Mercedes-Benz also asked Cruden to develop a ride simulator for the international press to experience different ride settings as a passenger during the launch for C-Class. This simulator accommodated two people in a seated position.

===Education===
Cruden offers the simulator systems for educational purposes. The simulator offers the same features as the other models and enables students to experience their theories and car models without facing high costs. Another important impact of using simulators in education is the development and improvement of human-machine interfaces.

Engagement of simulators in education is also recognized by academics, and University of Hertfordshire School of Engineering and Technology offers a Cruden simulator for their students to experience and validate their car models, it is available from the first year undergraduate students.

The features and characteristics of this simulator are the same with other models and also it can be customized with the demands from customers.

===Attractions===
Ferrari World in Yas Island, Abu Dhabi features ten different simulators to experience Ferrari F1 cars and Ferrari models in the Scuderia Challenge attraction. There are two Ferrari F1 simulators that drive an F1 car around different circuits inside the simulator. According to Ferrari, these are the same simulators that are used to train their pilots.

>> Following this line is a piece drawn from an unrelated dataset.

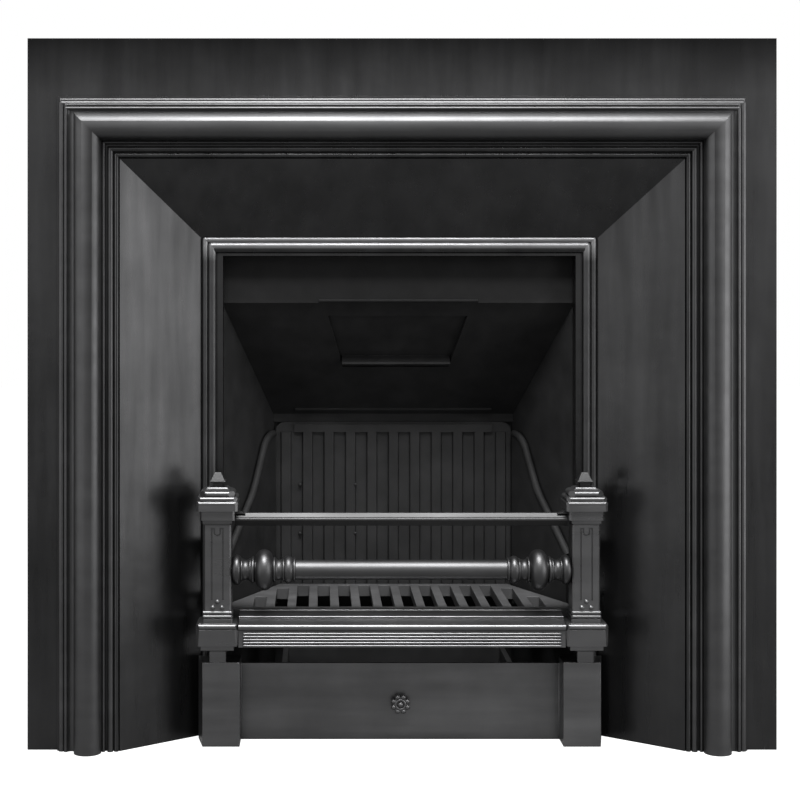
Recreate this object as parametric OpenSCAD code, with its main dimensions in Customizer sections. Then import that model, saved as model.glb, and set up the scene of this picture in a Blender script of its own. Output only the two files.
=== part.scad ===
// Cast iron register fireplace: a moulded front casting with splayed cheeks, a bolted-on
// firebox with a damper, a lift-off fire front, a lift-out grate, an ashpan cover and its pan.
// X runs across the front, +Y runs back into the wall, +Z is up. The origin is the bottom
// centre of the whole object. Depths in the text are measured back from the front face of
// the flat margin, so what stands proud of it has a negative depth.

/* [Front casting] */
// Overall width of the front casting
frame_w = 1016; // [960:1:1060]
// Overall height of the front casting
frame_h = 965; // [920:1:1010]
// Wall thickness of the front casting
frame_t = 6; // [5:0.5:8]
// Flat margin outside the moulding, left and right
margin_side = 41; // [25:1:60]
// Flat margin above the moulding
margin_top = 79; // [50:1:100]
// Width of the bolection moulding
moulding_w = 85; // [84:0.5:95]
// Radius of the big roll in the moulding
roll_r = 18.5; // [15:0.5:19.5]
// Distance of the roll's centre from the moulding's outer edge
roll_at = 42.5; // [41:0.5:44]
// How far the roll stands proud of the margin
roll_proud = 33; // [29:0.5:38]
// Width of the splayed cheeks, seen square on
cheek_w = 105; // [85:1:120]
// Depth of the cheeks' inner end behind the margin
cheek_depth = 75; // [55:1:84]
// How far the cheeks' outer end stands proud of the margin
cheek_proud = 7; // [6:0.5:9]
// Width of the beaded band round the fire opening
bead_band_w = 23; // [21:0.5:28]
// Radius of the bead in that band
bead_r = 6; // [4:0.5:6.5]
// Width of the plain lip inside the band, left and right
lip_side = 6.5; // [4:0.5:9]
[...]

The simulators are also available in Vortex Racing in Canada at Vortex Racing in Montreal (Lachine), I-WAY in Lyon, France, and Grand Pier in North Somerset, UK. Moreover, simulators for attraction and entertainment are optimized for transportation, installation and consumption of space, these simulators' size and mass are reduced by thirty percent to satisfy these needs. Moreover, different seat versions can be applied like in other versions.

===Private Use===
Simulators can be purchased for private use. The features of the private use simulator are the same as the other versions.